Reputation: 59
I want to extract from the following html code only the placename using python and bs4.
<div class="results-list" id="theaterlist">
<table>
<tr class="trspacer">
<td>
<a href="theater.aspx?id=4000642">
<h2 class="placename">
Hyde Park
<span class="boldelement">
Richmond Avenue 56 ls61bz
</span>
</h2>
</a>
I m using the following code but i get the address too.
mydivs = soup.find("div", {"id": "theaterlist"})
lis = mydivs.select("a[href*=theater.aspx]")
for x in lis:
theater = x.find('h2', class_='placename')
print theater.text
Any help would be appreciated.
Upvotes: 1
Views: 625
Reputation: 22440
Try this:
for x in soup.select("a[href*=theater.aspx]"):
theater = x.find('h2', class_='placename')
print(theater.contents[0].strip())
Upvotes: 0
Reputation: 12015
soup.find("div", {"id": "theaterlist"}).find('h2', class_='placename').text.strip()

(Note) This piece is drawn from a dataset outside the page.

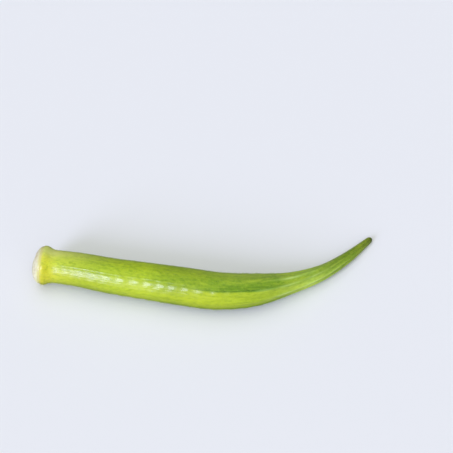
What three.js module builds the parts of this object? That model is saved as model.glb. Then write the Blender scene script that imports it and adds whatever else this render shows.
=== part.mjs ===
// An okra pod, trimmed at the cap and lying on its side. Millimetres, +Z up, resting on z = 0.
// The cut cap end is at -X, the tip of the tail at +X, and the pod bows towards -Y.
// It grew as one piece, so it is one closed body: cut scar, flared cap, ridged wall and tail.
import * as THREE from "three";

// Stations evenly spaced from the cut to the tip. x, y and z place the centreline; radius is taken
// over the ridges; groove is how far the wall sinks between two ridges.
const STATIONS = [
  { x: -78.0, y: 0.3, z: 8.8, radius: 7.7, groove: 0.1 },
  { x: -61.5, y: -2.2, z: 8.6, radius: 8.0, groove: 0.14 },
  { x: -45.0, y: -5.9, z: 8.4, radius: 8.4, groove: 0.18 },
  { x: -28.0, y: -9.1, z: 8.4, radius: 8.7, groove: 0.22 },
  { x: -11.0, y: -12.4, z: 8.6, radius: 9.0, groove: 0.28 },
  { x: 6.0, y: -14.9, z: 8.4, radius: 8.8, groove: 0.36 },
  { x: 22.8, y: -13.6, z: 8.0, radius: 7.75, groove: 0.48 },
  { x: 39.0, y: -8.2, z: 6.3, radius: 5.3, groove: 0.5 },
  { x: 54.2, y: -0.3, z: 4.5, radius: 3.8, groove: 0.42 },
  { x: 67.0, y: 10.6, z: 3.0, radius: 2.75, groove: 0.3 },
  { x: 79.0, y: 23.8, z: 1.3, radius: 1.5, groove: 0.12 },
];

const RIDGES = 9;
const RIDGE_TURN = THREE.MathUtils.degToRad(7); // the top ridge leans this far to the front

// Over the tail, between these two shares of the length, the ridges wind to the back.
const TAIL_WIND = THREE.MathUtils.degToRad(-25);
const WIND_START = 0.68;
const WIND_END = 0.88;

// The cap flares where the leaves of the flower once sat, close behind the cut.
const FLARE = 1.6;
const FLARE_CENTRE = 1.6;
const FLARE_WIDTH = 2.7;

// The cap was pared at a slight slant, so the scar looks a little up and to the front. The stalk
// stood off the middle of the cap, towards STALK_SIDE.
const CUT_TILT = THREE.MathUtils.degToRad(6);
const CUT_FACES = THREE.MathUtils.degToRad(40); // from straight up, towards the front
const CUT_REACH = 14; // how far along the pod the slant fades out
const STALK_OFFSET = 1.4;
const STALK_SIDE = THREE.MathUtils.degToRad(120); // from straight up, towards the front

// The ends, from the edge to the middle: share of the edge's radius, and height over the edge.
// The pared scar is a low dome up to the cut stalk, and the tip is a blunt round end.
const SCAR = [
  { share: 0.985, height: 0.45 },
  { share: 0.94, height: 1.1 },
  { share: 0.84, height: 1.9 },
  { share: 0.68, height: 2.6 },
  { share: 0.46, height: 3.2 },
  { share: 0.4, height: 3.35 },
  { share: 0.2, height: 3.5 },
  { share: 0, height: 3.6 },
];
const TIP = [
  { share: 0.92, height: 0.6 },
  { share: 0.7, height: 1.1 },
  { share: 0.4, height: 1.4 },
  { share: 0, height: 1.5 },
];

// Mesh density. Rings crowd together towards both ends, where the shape changes fastest.
const SEGMENTS = 54;
const RINGS = 64;
const CROWDING = 0.7;

// A smooth curve through one value triple of every station.
const through = (pick) =>
  new THREE.CatmullRomCurve3(
    STATIONS.map((station) => new THREE.Vector3(...pick(station))),
    false,
    "catmullrom",
    0.5,
  );
const centreline = through((s) => [s.x, s.y, s.z]);
const girth = through((s) => [s.radius, s.groove, 0]);
const cutCentre = centreline.getPoint(0);

// The place and the directions of the cross-section at t, from 0 at the cut to 1 at the tip.
function sectionFrame(t) {
  const centre = centreline.getPoint(t);
  const along = centreline.getTangent(t);
  const front = new THREE.Vector3().crossVectors(along, new THREE.Vector3(0, 0, 1)).normalize();
  const up = new THREE.Vector3().crossVectors(front, along);
  return { centre, along, front, up };
}

// One ring of points round the wall, from the top ridge on. Angle 0 is the top, and it grows towards
// the front.
function wallRing(t) {
  const { centre, along, front, up } = sectionFrame(t);
  const { x: radius, y: groove } = girth.getPoint(t);
  const fromCut = centre.distanceTo(cutCentre);
  const crest = radius + FLARE * Math.exp(-(((fromCut - FLARE_CENTRE) / FLARE_WIDTH) ** 2));
  const slant = Math.tan(CUT_TILT) * Math.max(0, 1 - fromCut / CUT_REACH);
  const turn = RIDGE_TURN + TAIL_WIND * THREE.MathUtils.smoothstep(t, WIND_START, WIND_END);
  return Array.from({ length: SEGMENTS }, (_, i) => {
    const fromRidge = (i / SEGMENTS) * 2 * Math.PI;
    const angle = turn + fromRidge;
    const ridge = 0.5 + 0.5 * Math.cos(RIDGES * fromRidge);
    const reach = crest - groove * (1 - ridge);
    return centre
      .clone()
      .addScaledVector(up, reach * Math.cos(angle))
      .addScaledVector(front, reach * Math.sin(angle))
      .addScaledVector(along, slant * reach * Math.cos(angle - CUT_FACES));
  });
}

// The rings that close an end, from its edge inwards, with the middle moved by offset. The last one
// has shrunk to a point.
function endRings(profile, edge, centre, outward, offset) {
  return profile.map(({ share, height }) =>
    edge.map((point) =>
      point
        .clone()
        .lerp(centre, 1 - share)
        .addScaledVector(outward, height)
        .addScaledVector(offset, 1 - share ** 2),
    ),
  );
}

// A closed skin over rings in order, of which the first and the last are points.
function closedSkin(allRings) {
  const rings = allRings.slice(1, -1);
  const points = [allRings[0][0], ...rings.flat(), allRings.at(-1)[0]];
  const faces = [];
  const at = (ring, segment) => 1 + ring * SEGMENTS + (segment % SEGMENTS);
  for (let i = 0; i < SEGMENTS; i++) {
    faces.push(0, at(0, i + 1), at(0, i));
    for (let ring = 0; ring < rings.length - 1; ring++) {
      faces.push(at(ring, i), at(ring + 1, i + 1), at(ring + 1, i));
      faces.push(at(ring, i), at(ring, i + 1), at(ring + 1, i + 1));
    }
    faces.push(at(rings.length - 1, i), at(rings.length - 1, i + 1), points.length - 1);
  }
  // The pod presses a narrow flat on the surface that it lies on.
  points.forEach((point) => point.setZ(Math.max(point.z, 0)));
  return new THREE.BufferGeometry().setFromPoints(points).setIndex(faces);
}

function podGeometry() {
  const wall = Array.from({ length: RINGS }, (_, i) => {
    const u = i / (RINGS - 1);
    return wallRing(u - (CROWDING * Math.sin(2 * Math.PI * u)) / (2 * Math.PI));
  });
  const cut = sectionFrame(0);
  const scarFaces = cut.along
    .clone()
    .multiplyScalar(-Math.cos(CUT_TILT))
    .addScaledVector(cut.up, Math.sin(CUT_TILT) * Math.cos(CUT_FACES))
    .addScaledVector(cut.front, Math.sin(CUT_TILT) * Math.sin(CUT_FACES));
  const stalkOffset = cut.up
    .clone()
    .multiplyScalar(STALK_OFFSET * Math.cos(STALK_SIDE))
    .addScaledVector(cut.front, STALK_OFFSET * Math.sin(STALK_SIDE));
  const tip = sectionFrame(1);
  const skin = closedSkin([
    ...endRings(SCAR, wall[0], cut.centre, scarFaces, stalkOffset).reverse(),
    ...wall,
    ...endRings(TIP, wall.at(-1), tip.centre, tip.along, new THREE.Vector3()),
  ]);
  // The origin goes under the middle of the pod's own box.
  skin.computeBoundingBox();
  const middle = skin.boundingBox.getCenter(new THREE.Vector3());
  skin.translate(-middle.x, -middle.y, -skin.boundingBox.min.z);
  skin.computeVertexNormals();
  return skin;
}

const pod = new THREE.Mesh(
  podGeometry(),
  new THREE.MeshStandardMaterial({ color: 0x9cb83c, roughness: 0.5, metalness: 0 }),
);
pod.name = "okra_pod";

const okra = new THREE.Group();
okra.add(pod);

export default okra;
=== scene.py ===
"""An okra pod, picked and trimmed at the cap, lying on its side on a plain pale floor.

It grew as one piece, so its outside is one closed skin: pared scar, flared cap, ridged wall and tail.
The short down that covers it is real geometry too, rooted in that skin. Sizes are in millimetres
and turn to metres where a mesh is made. A distance is taken along the centreline, from the cut.
"""
import math

import bpy
import numpy as np
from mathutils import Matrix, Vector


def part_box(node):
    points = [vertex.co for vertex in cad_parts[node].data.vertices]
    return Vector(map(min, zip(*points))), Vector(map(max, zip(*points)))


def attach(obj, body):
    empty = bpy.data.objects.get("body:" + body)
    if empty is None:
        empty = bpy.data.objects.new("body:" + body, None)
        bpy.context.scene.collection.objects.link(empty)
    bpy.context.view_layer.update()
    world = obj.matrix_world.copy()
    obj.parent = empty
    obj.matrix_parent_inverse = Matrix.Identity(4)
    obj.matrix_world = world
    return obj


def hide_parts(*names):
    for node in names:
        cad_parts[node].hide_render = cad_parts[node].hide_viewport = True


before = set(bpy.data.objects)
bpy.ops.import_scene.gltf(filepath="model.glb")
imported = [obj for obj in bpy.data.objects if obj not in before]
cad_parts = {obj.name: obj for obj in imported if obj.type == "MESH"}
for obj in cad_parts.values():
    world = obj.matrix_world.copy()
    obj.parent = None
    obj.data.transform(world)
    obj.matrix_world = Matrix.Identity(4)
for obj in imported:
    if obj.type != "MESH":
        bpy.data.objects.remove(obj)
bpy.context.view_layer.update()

MM = 0.001
DEG = math.pi / 180
TURN = 2 * math.pi
dice = np.random.default_rng(8)

# ---------------------------------------------------------------- the pod's shape

# Stations evenly spaced from the cut to the tip: x, y and z of the centreline, radius over the
# ridges, and how far the wall sinks between two ridges.
STATIONS = np.array([
    (-78.0, 0.3, 8.8, 7.7, 0.1),
    (-61.5, -2.2, 8.6, 8.0, 0.14),
    (-45.0, -5.9, 8.4, 8.4, 0.18),
    (-28.0, -9.1, 8.4, 8.7, 0.22),
    (-11.0, -12.4, 8.6, 9.0, 0.28),
    (6.0, -14.9, 8.4, 8.8, 0.36),
    (22.8, -13.6, 8.0, 7.75, 0.48),
    (39.0, -8.2, 6.3, 5.3, 0.5),
    (54.2, -0.3, 4.5, 3.8, 0.42),
    (67.0, 10.6, 3.0, 2.75, 0.3),
    (79.0, 23.8, 1.3, 1.5, 0.12),
])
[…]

# 'Hyde Park\n \n Richmond Avenue 56 ls61bz'
Upvotes: 0
Reputation: 195438
For getting the text only for the element (not child elements) you can use .find(text=True)
:
data = """
<div class="results-list" id="theaterlist">
<table>
<tr class="trspacer">
<td>
<a href="theater.aspx?id=4000642">
<h2 class="placename">
Hyde Park
<span class="boldelement">
Richmond Avenue 56 ls61bz
</span>
</h2>
</a>
"""
from bs4 import BeautifulSoup
soup = BeautifulSoup(data, 'lxml')
print(soup.find('h2').find(text=True).strip())
Prints:
Hyde Park
Upvotes: 3